Advocates for unfettered markets claim that reducing regulations or cutting taxes will unleash opportunity. Yet decades of trickle-down policies have only widened the gap. Since the 1980s, tax breaks for the wealthy and deregulation have fueled inequality, leaving millennials with less wealth than their parents had at the same age. The top 1% now hold more wealth than the bottom 90%. If markets were truly competitive, why do so many feel the deck is stacked?
Millennials aren’t rejecting capitalism itself; they’re rejecting a version that shuts them out. They value entrepreneurship—70% believe competition is good—but they want a system where the rules aren’t written by the winners. This is why 71% of millennials support a strong middle class as the backbone of a healthy economy. They’re not asking for handouts. They’re demanding a fair shot.
A Path to Rebuild Trust
Restoring faith in the economy starts with tackling the barriers millennials face. Student debt forgiveness, like the plans proposed by policymakers such as Elizabeth Warren, could free millions from financial shackles. Refinancing loans at lower rates and making public college free for families earning under $125,000 would ensure education is a path to mobility, not a lifelong burden. These aren’t radical ideas; they’re investments in a generation’s potential.

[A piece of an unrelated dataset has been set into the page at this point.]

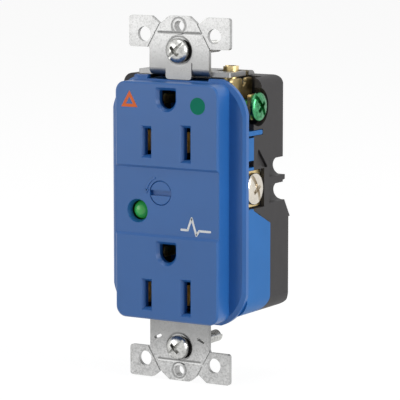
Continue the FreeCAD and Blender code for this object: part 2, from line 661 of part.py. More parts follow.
def make_thermal_fuses():
    axis_y = BOARD_Y + BOARD_T + 1.3
    fuses = []
    for x in (-4.2, 4.2):
        barrel = Part.makeCylinder(1.2, 7.0, FreeCAD.Vector(x - 3.5, axis_y, -16.6), X_AXIS)
        fuses.append(barrel)
    return Part.makeCompound(fuses)


def make_sounder():
    can = rod(Y_AXIS, (-7.0, 0, -11.0), 3.6, BOARD_Y + BOARD_T, BOARD_Y + BOARD_T + 3.9)
    return can.cut(rod(Y_AXIS, (-7.0, 0, -11.0), 0.9, BOARD_Y + BOARD_T + 3.0, 23))


def make_capacitor():
    return prism([(0.5, -14.6, 0.6), (10.5, -14.6, 0.6), (10.5, -9.2, 0.6), (0.5, -9.2, 0.6)],
                 "xz", BOARD_Y + BOARD_T, BOARD_Y + BOARD_T + 3.9)


def make_resistors():
    bodies = []
    for i in range(4):
        z = 6.5 - i * 2.2
        bodies.append(box(3.0, 6.2, BOARD_Y + BOARD_T, BOARD_Y + BOARD_T + 0.6, z - 0.8, z + 0.8))
    return Part.makeCompound(bodies)


def make_line_leads():
    pins = []
    for sx in (1, -1):
        pins.append(rod(Y_AXIS, (sx * 12.2, 0, -8.0), 0.6, BUS_Y + BUS_T, BOARD_Y + BOARD_T + 0.4))
    return Part.makeCompound(pins)


def make_assembly_screws():
    screws = []
    for sx in (1, -1):
        for z in POST_Z:
            seat = (UPPER_BACK_Y if z > 0 else LOWER_BACK_Y) - 2.5
            shank = rod(Y_AXIS, (sx * POST_X, 0, z), LONG_SCREW_R, 1.2, seat + 0.1)
            head = rod(Y_AXIS, (sx * POST_X, 0, z), 2.7, seat, seat + 1.8)
            slot = box(sx * POST_X - 1.9, sx * POST_X + 1.9, seat + 0.9, seat + 3, z - 0.35, z + 0.35)
            slot = turned(slot, (sx * POST_X, 0, z), Y_AXIS, 30)
            screws.append(cut(join([shank, head]), [slot]))
    return Part.makeCompound(screws)


side_bus = make_side_bus()
silver = make_terminal_screw(TERMINAL_Y, TERMINAL_Z, 4.5, 118)
neutral_clamp = make_clamp_plate(TERMINAL_Y, TERMINAL_Z, 4.3, 5.0)

nodes = {
    "front_cover": make_front_cover(),
    "contact_deck": make_contact_deck(),
    "body_housing": make_body_housing(),
    "back_cover": make_back_cover(),
    "mounting_strap": make_strap(),
    "upper_mounting_screw": make_box_screw(BOX_SCREW_Z),
    "lower_mounting_screw": make_box_screw(-BOX_SCREW_Z),
    "mounting_screw_washers": make_washers(),
    "neutral_bus": side_bus,
    "hot_bus": mirror_x(side_bus),
    "ground_bus": make_ground_bus(),
    "neutral_terminal_screw": silver,
    "hot_terminal_screw": mirror_x(silver),
    "ground_terminal_screw": make_terminal_screw(GREEN_Y, GREEN_Z, 4.05, 130),
    "neutral_clamp_plate": neutral_clamp,
    "hot_clamp_plate": mirror_x(neutral_clamp),
    "ground_clamp_plate": make_clamp_plate(GREEN_Y, GREEN_Z, 3.5, 3.5),
    "alarm_switch": make_alarm_switch(),
    "alarm_switch_contacts": make_switch_contacts(),
    "status_led": make_led(),
    "led_leads": make_led_leads(),
    "fibre_insulator": make_insulator(),
    "circuit_board": make_board(),
    "surge_varistors": make_varistors(),
    "thermal_fuses": make_thermal_fuses(),
    "alarm_sounder": make_sounder(),
    "film_capacitor": make_capacitor(),
    "board_resistors": make_resistors(),
    "line_leads": make_line_leads(),
    "assembly_screws": make_assembly_screws(),
}

for name, shape in nodes.items():
    shape.exportStep("parts/" + name + ".step")
    print(name, len(shape.Solids), round(shape.Volume, 1), shape.isValid())
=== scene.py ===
import json
import math

import bmesh
import bpy
from mathutils import Matrix, Vector


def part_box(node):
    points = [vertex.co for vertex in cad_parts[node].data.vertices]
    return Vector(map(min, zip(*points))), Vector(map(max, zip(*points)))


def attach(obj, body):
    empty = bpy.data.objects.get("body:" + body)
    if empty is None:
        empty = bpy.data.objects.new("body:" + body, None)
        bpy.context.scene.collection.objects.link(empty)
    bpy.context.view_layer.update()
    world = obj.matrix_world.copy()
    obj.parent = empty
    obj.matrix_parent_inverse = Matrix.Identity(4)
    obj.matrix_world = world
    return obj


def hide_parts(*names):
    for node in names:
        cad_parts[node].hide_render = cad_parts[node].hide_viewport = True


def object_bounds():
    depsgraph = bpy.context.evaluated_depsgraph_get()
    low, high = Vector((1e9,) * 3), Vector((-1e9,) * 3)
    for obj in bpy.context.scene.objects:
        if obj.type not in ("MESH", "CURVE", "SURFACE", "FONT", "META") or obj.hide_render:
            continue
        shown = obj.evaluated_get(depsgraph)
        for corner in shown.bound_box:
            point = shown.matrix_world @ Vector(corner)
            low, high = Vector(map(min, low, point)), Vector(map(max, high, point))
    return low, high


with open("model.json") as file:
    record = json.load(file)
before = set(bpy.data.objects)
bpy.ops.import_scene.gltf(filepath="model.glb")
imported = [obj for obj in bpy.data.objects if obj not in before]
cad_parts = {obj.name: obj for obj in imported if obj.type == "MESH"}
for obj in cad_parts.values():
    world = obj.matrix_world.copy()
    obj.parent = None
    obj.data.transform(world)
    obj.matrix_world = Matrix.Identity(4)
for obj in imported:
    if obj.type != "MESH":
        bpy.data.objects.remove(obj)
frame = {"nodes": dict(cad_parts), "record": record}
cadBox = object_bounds()
print("frame loaded:", len(frame["nodes"]), "nodes")

mm = 0.001
toFront = Matrix.Rotation(math.radians(90), 4, "X")  # a shape's own +Z turned to look at the viewer
toRight = Matrix.Rotation(math.radians(90), 4, "Y")
toLeft = Matrix.Rotation(math.radians(-90), 4, "Y")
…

Housing reform is another urgent need. Policies like expanding affordable housing and capping rent increases could make homeownership attainable again. In high-cost states, where millennials are 66% renters, such measures would provide stability and a chance to build wealth. Pair this with raising the minimum wage to a living standard, and you begin to create an economy where hard work actually pays off.
Taxing extreme wealth is non-negotiable. A Billionaire Minimum Income Tax, supported by a majority of Americans, would curb the runaway inequality that fuels resentment. Closing loopholes that let the ultra-rich dodge taxes could fund healthcare, education, and infrastructure—public goods that benefit everyone, not just the elite. These policies aren’t about punishing success; they’re about ensuring the system works for more than the top 1%.
The pandemic laid bare the fragility of the current system, with millennials hit hardest by job losses and financial strain. Yet it also showed what’s possible: stimulus checks, eviction moratoriums, and expanded unemployment benefits kept millions afloat. Scaling up these protections through federal job guarantees or universal basic income could provide the security millennials crave, proving that government can be a force for good.
The Stakes Are High
Millennials’ skepticism isn’t just a generational quirk; it’s a warning. If the economy continues to exclude young people, distrust will deepen, and calls for drastic change will grow louder. The 60% of millennials who believe government favors the wealthy won’t be swayed by platitudes about free markets. They need tangible solutions that address their lived realities.
The path forward lies in bold action: forgiving student debt, making housing affordable, taxing extreme wealth, and investing in the middle class. These steps won’t just help millennials; they’ll rebuild an economy that works for everyone. The alternative—doubling down on a broken system—risks alienating a generation and eroding the social fabric. The choice is clear. It’s time to act.